Per quanto riguarda Istanbul, invece, sono stati chiusi i due ponti che collegano la parte orientale e occidentale al Bosforo (ivi è pure scoppiata una bomba); l’aeroporto è stato circondato da carri armati e tutti i voli sono stati immediatamente cancellati. La Polizia è subito scesa in strada in tenuta anti-sommossa per scontrarsi contro i militari in varie zone della città, mentre molta gente si è riversata nelle strade non solo per scegliere con chi schierarsi, ma per correre ai bancomat e ai market aperti per fare approvvigionamenti di denaro e viveri. Nelle ore successive poi, i militari presenti poi sul Bosforo si sono arresi, definendo la fine della guerra civile e degli scontri anche nelle zone limitrofe.
Risuonano emblematiche le parole di Gianluca Di Feo sulle pagine de La Repubblica: «La scommessa dei generali ribelli è fallita. Hanno tentato una mossa anacronistica, ignorando il cambiamento del paese. Il 70 per cento dei soldati sono ventenni di leva: non si tratta più dei figli di contadini ignoranti, che trent’anni fa hanno obbedito ciecamente agli ordini dei superiori. Sono giovani d’oggi, che difficilmente avrebbero aperto il fuoco sulla folla».

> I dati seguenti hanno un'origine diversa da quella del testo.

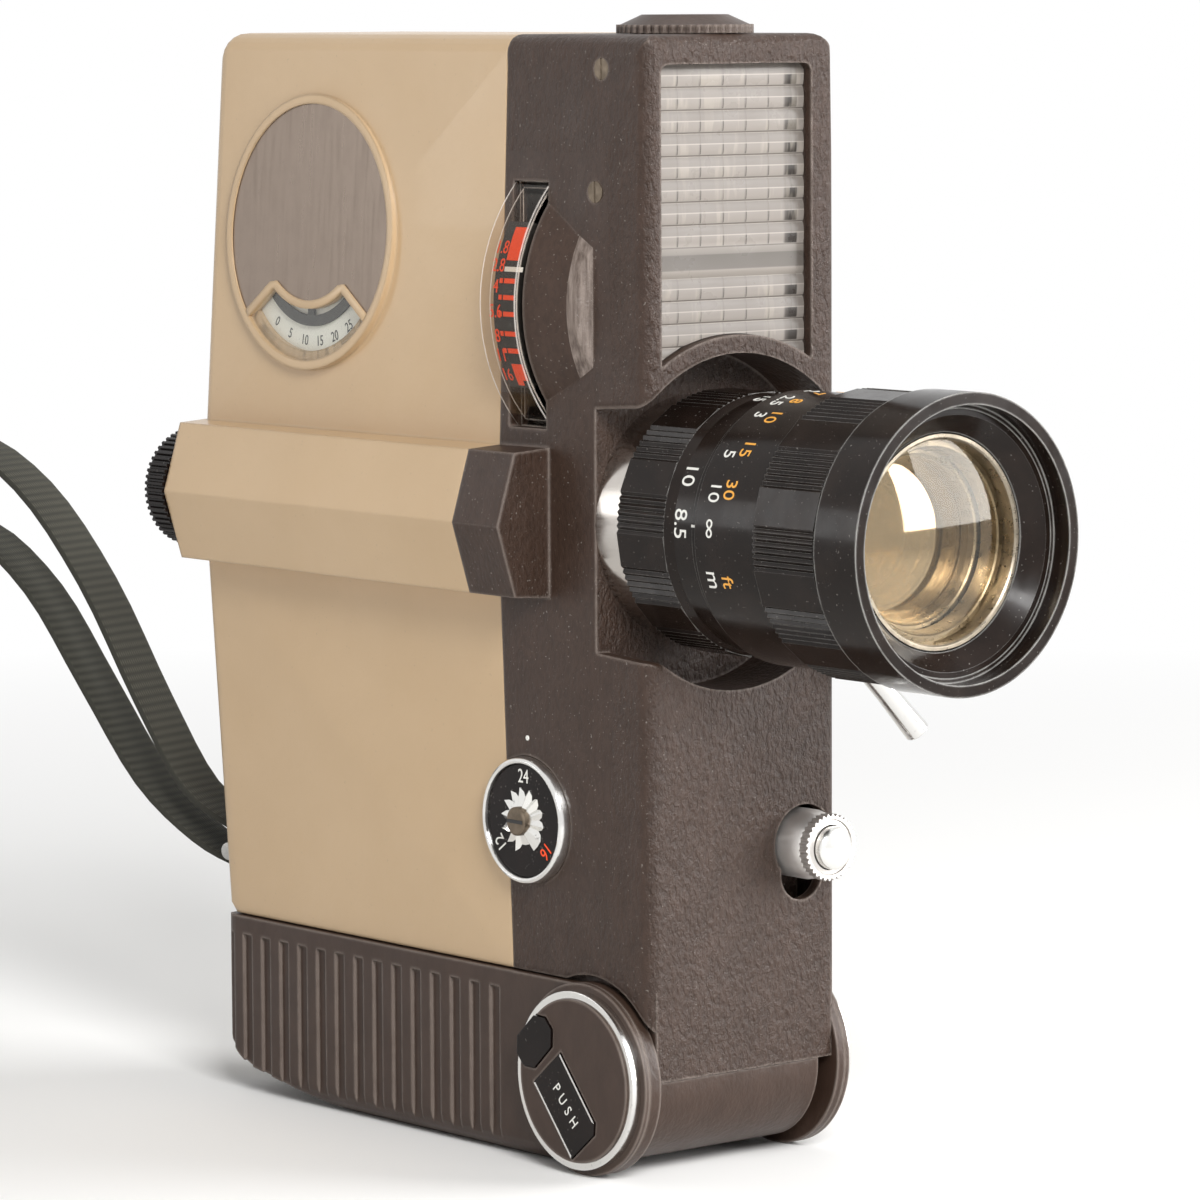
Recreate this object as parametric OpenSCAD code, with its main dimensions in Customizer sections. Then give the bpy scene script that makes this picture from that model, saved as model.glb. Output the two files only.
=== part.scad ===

A sconfiggere i golpisti è stato lo scorrere del tempo. Il Colpo di Stato in piena regola prevede l’oscuramento di ogni mezzo di comunicazione, la conquista delle sedi istituzionali e la cattura (con quasi sempre immediata uccisione) del leader da spodestare. Se i primi due elementi vi sono stati, il terzo – quello fondamentale – è mancato proprio per un tempismo non proprio ottimale. Erdogan, a nord del Paese, si è subito alzato in volo sul suo jet per restare lontano dal conflitto e non essere preso, lasciando al ramo dell’esercito che lo sosteneva e alla Polizia il compito di bonificare la rivoluzione. Egli peraltro ha pure coadiuvato le operazioni e aizzato la gente a scendere in piazza per porre fine a quanto stava accadendo. Alla fine, il popolo – nonostante Erdogan avesse fatto arrestare diversi giornalisti, limitato la libertà di stampa e di espressione, avuto diversi contrasti con la Russia e ottenuto la carica a seguito di elezioni non poco sospette – ha preferito il proprio presidente “democraticamente eletto” ad un estrema destra di stampo militare. Con Erdogan l’economia funzionava, ma con l’esercito al potere? Meglio non rischiare. Lo stesso Capo di Stato turco, da tempo – nonostante si dica passi armi sottobanco all’ISIS – aveva iniziato un procedimento di epurazione sia della Polizia che dei servizi segreti, destituendo ogni uomo che nutrisse il minimo sentimento contrario alla Repubblica. Fondamentale è stato pure il distacco totale da quanto stava accadendo da parte dei maggiori leader mondiali: ammettendo avessero vinto i golpisti, la NATO avrebbe subito proceduto alle operazioni di “restauro” dell’ordine democratico, per riconsegnare in mano al tanto discusso presidente il potere della Nazione turca.